La prise d’acte est-elle conditionnée à la mise en demeure préalable de l’employeur ?

Thomas T’JAMPENS
Thomas T’JAMPENS

SOURCE : Cour de cassation – Chambre sociale 3 avril 2019, Demande d’avis n°19-70.001, F-P-B-RI

 

Un salarié en contrat à durée déterminée a pris acte de la rupture de son contrat de travail.

 

Il saisit, le Conseil de Prud’hommes de NANTES aux fins de voir sa prise acte produire les effets d’un licenciement sans cause réelle et sérieuse.

 

L’employeur faisait quant à lui, valoir que la prise d’acte devait produire les effets d’une démission.

 

En prenant acte de la rupture de son contrat de travail, le salarié impute à l’employeur la charge de cette rupture, en motivant le plus souvent son acte par le non-respect des obligations contractuelles.

 

Dans une telle hypothèse, lorsque la gravité des manquements est constatée, les juges font produire à la prise d’acte les effets d’un licenciement sans cause réelle et sérieuse[1]. Dans le cas contraire, elle produit les effets d’une démission.

 

La jurisprudence a toutefois considéré que ce mode de rupture ne pouvait bénéficier qu’aux seuls salariés en Contrat à Durée Indéterminée.  En présence d’un Contrat à Durée Déterminée, lorsqu’un salarié rompt le contrat de travail et qu’il invoque des manquements de l’employeur, il incombe au juge de vérifier si les faits invoqués sont ou non constitutifs d’une faute grave [2].

 

L’employeur au cours des débats faisait valoir, qu’en application des dispositions de l’article 1226 du Code civil, imposant notamment préalablement à toute résolution unilatérale du contrat et sauf urgence, de mettre en demeure le débiteur défaillant de satisfaire à son engagement.

 

Qu’en l’absence de mise en demeure préalable de la part du salarié, la résolution du contrat de travail ne peut intervenir.

 

Face à cette argumentation, le Conseil de Prud’hommes de Nancy sollicite l’avis de la juridiction suprême, afin d’obtenir un éclairage sur cette question de droit nouvelle :

 

–     L’article 1226 du Code civil est-il applicable au salarié qui prend acte de la rupture de son contrat de travail ?

 

–     Dans l’affirmative, quelles sont les conséquences juridiques attachées à la prise d’acte prononcées sans que cette exigence ait été respectée ?

 

La chambre sociale rappelle qu’en l’article 1105 du code civil, les contrats, qu’ils aient ou non une dénomination propre, sont soumis à des règles générales, insérées dans le Code civil.

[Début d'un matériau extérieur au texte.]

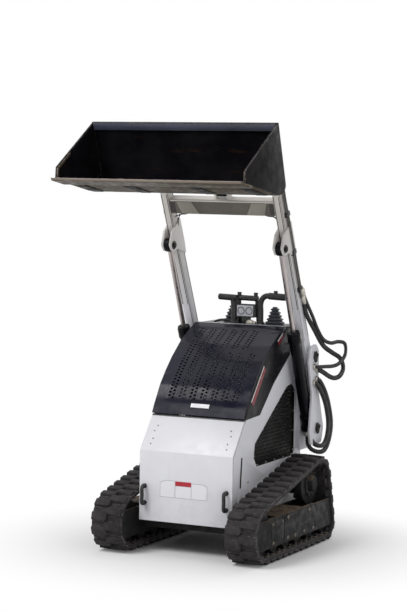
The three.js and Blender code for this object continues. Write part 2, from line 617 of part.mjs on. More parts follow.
function hitchPlate() {
  const half = ARM_X + 40;
  const low = add2(add2(BUCKET_HEEL_REAR, backLine, 60), backOut, SEAT_GAP + 7);
  const middle = add2(low, backLine, 160);
  const high = add2(low, backLine, 245);
  const betweenArms = ARM_X - ARM_WIDTH / 2 - MOVE_GAP;
  const earAt = (side, near, far) => profile(rounded([
    add2(add2(BUCKET_PIVOT, backOut, -46), backLine, -48), add2(BUCKET_PIVOT, polar2(42, -45)),
    add2(BUCKET_PIVOT, polar2(42, 45)), add2(add2(BUCKET_PIVOT, backOut, -46), backLine, 60)],
  [0, 22, 22, 0]), span(side, near, far));
  const lug = rounded([
    add2(add2(BUCKET_PIVOT, backOut, -46), backLine, 20), add2(TILT_PIN, polar2(30, -60)),
    add2(TILT_PIN, polar2(34, 20)), add2(TILT_PIN, polar2(30, 100)),
    add2(add2(BUCKET_PIVOT, backOut, -46), backLine, 150)], [0, 12, 14, 12, 0]);
  const parts = [profile(strip(low, middle, 14), [-half, half]),
    profile(strip(low, high, 14), [-betweenArms, betweenArms])];
  for (const side of [-1, 1]) {
    parts.push(earAt(side, ARM_X - 40, ARM_X - 27), earAt(side, ARM_X + 27, ARM_X + 40));
    parts.push(profile(lug, span(side, 20, 32)), bar(TILT_PIN, 17, span(side, 31, 40)));
  }
  return cut(join(...parts), bar(BUCKET_PIVOT, BUCKET_PIN_R + PIN_GAP, [-half - 5, half + 5]));
}

place('bucket_shell', bucketShell(), BLACK_STEEL);
place('cutting_edge', cuttingEdge(), STEEL);
place('hitch_plate', hitchPlate(), BLACK_STEEL);
for (const [word, side] of SIDES) {
  place(`${word}_hitch_pin`, bar(BUCKET_PIVOT, BUCKET_PIN_R, span(side, ARM_X - 44, ARM_X + 44)),
    STEEL);
}

// ---------------------------------------------------------------- operator's platform
function platform() {
  const [y, z] = PLATFORM_HINGE;
  const half = PLATFORM_HALF;
  const plate = box([-half, half], [y + 42, y + 42 + PLATFORM_LENGTH], [z - 12, z + 12]);
  const arms = [-1, 1].map((side) => box(
    span(side, half - 24, half - 4), [y, y + 60], [z - 12, z + 12]));
  const eyes = [-1, 1].map((side) => bar(PLATFORM_HINGE, 22, span(side, half - 24, half - 4)));
  return cut(join(plate, ...arms, ...eyes), bar(PLATFORM_HINGE, PLATFORM_PIN_R + PIN_GAP, [-half, half]));
}
place('operator_platform', platform(), BLACK_STEEL);

// ---------------------------------------------------------------- hoses
const TOWER_FACE = ARM_X + 50 + SEAT_GAP;

function liftHose(side) {
  const [y, z] = LIFT_BASE;
  return hose([
    [ARM_X, y, z - LIFT_BASE_R - SEAT_GAP], [ARM_X, y, z - 56], [ARM_X + 8, 884, 560],
    [ARM_X + 34, 886, 526], [ARM_X + 70, 930, 510], [ARM_X + 76, 1000, 530],
    [ARM_X + 76, 1056, 600], [ARM_X + 76, 1066, 680], [ARM_X + 76, 1020, 790],
    [ARM_X + 76, 960, 870], [ARM_X + 70, 905, 928], [TOWER_FACE + 10, 886, 946],
    [TOWER_FACE, 886, 946],
  ].map(([hx, hy, hz]) => [side * hx, hy, hz]), HOSE_R, { steps: 26 });
}

function armHose(side) {
  return hose([
    [TOWER_FACE, 886, 1000], [TOWER_FACE + 10, 886, 1000], [ARM_X + 68, 930, 988],
    [ARM_X + 62, 1100, 936], [ARM_X + 56, 1220, 932], [ARM_X + 54, 1288, 975],
    [ARM_X + 54, 1240, 1040], [ARM_X + 54, 1120, 1110], [ARM_X + 52, 980, 1195],
    [ARM_X + 44, 850, 1270], [ARM_X + ARM_WIDTH / 2 + HOSE_R + SEAT_GAP, 775, 1370],
  ].map(([hx, hy, hz]) => [side * hx, hy, hz]), HOSE_R, { steps: 26 });
}

for (const [word, side] of SIDES) {
  place(`${word}_lift_hose`, liftHose(side), RUBBER);
  place(`${word}_arm_hose`, armHose(side), RUBBER);
}

// ---------------------------------------------------------------- origin under the middle
const bounds = new THREE.Box3().setFromObject(machine);
machine.position.y = -(bounds.min.y + bounds.max.y) / 2;

export default machine;
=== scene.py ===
"""A compact track loader: fine shapes and finishes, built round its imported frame.

Metres.  The machine faces -Y, +X is its left side, and z = 0 is the ground.
"""
import json
import math
import random

import bpy
from mathutils import Matrix, Vector


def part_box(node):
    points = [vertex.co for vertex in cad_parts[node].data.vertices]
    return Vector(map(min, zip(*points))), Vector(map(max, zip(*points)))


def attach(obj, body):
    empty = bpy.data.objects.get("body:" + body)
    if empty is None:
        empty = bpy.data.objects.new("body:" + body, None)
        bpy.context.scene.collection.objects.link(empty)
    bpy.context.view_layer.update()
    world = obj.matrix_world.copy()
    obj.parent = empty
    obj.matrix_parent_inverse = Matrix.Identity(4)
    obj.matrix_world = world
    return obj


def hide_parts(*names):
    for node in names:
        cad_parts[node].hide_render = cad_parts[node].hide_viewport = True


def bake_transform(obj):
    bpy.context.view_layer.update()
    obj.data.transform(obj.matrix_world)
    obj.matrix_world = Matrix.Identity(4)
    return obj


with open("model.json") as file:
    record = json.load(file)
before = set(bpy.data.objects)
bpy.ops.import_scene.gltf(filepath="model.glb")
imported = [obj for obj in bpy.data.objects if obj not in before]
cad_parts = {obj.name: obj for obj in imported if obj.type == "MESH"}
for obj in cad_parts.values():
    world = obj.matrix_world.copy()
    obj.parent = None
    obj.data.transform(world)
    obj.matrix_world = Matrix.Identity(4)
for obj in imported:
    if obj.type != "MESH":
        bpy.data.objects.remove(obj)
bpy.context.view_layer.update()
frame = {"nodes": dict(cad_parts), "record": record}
NODES = frame["nodes"]
BODY_OF = {
    node: body
    for body, nodes in frame["record"]["behaviour"]["bodies"].items()
    for node in nodes
}
SLOT_OF = {row["node"]: row["material_slot"] for row in frame["record"]["subparts"]}
SIDES = (("left", 1), ("right", -1))

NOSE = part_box("front_door")[0].y          # the machine's upright front face
BODY_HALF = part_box("front_door")[1].x      # half the body's width
DECK_FRONT, DECK_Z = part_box("control_deck")[0].y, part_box("control_deck")[1].z


def centre(node):
    """The middle of a node's box."""
    low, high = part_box(node)
    return (low + high) / 2


def outer_x(node, hand):
    """X of a node's face on the outside of that side, or on its inside for the other hand."""
    low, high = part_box(node)
    return high.x if hand > 0 else low.x


ARM_X = centre("left_lift_arm").x


def back(distance, height):
    """Y and Z of a place so far behind the nose and above the ground."""
    return NOSE + distance, height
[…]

Ces règles générales s’appliquent sous réserve de ces règles particulières propres à chacun d’eux.

 

Dès lors, bien qu’il résulte de la combinaison des articles 1224, 1225 et 1226 du Code civil, instaurant la possibilité de résolution du contrat, la Chambre sociale de la Cour de Cassation, constate que les modes de rupture du contrat de travail, à l’initiative de l’employeur ou du salarié, sont régis par des règles particulières, et emportent des conséquences spécifiques, de sorte que les dispositions de l’article 1226 du code civil ne leur sont pas applicables.

 

Le salarié, indépendamment de la forme de son contrat peut prendre acte de la rupture de son contrat de travail sans préalablement mettre en demeure l’employeur de satisfaire à ses obligations.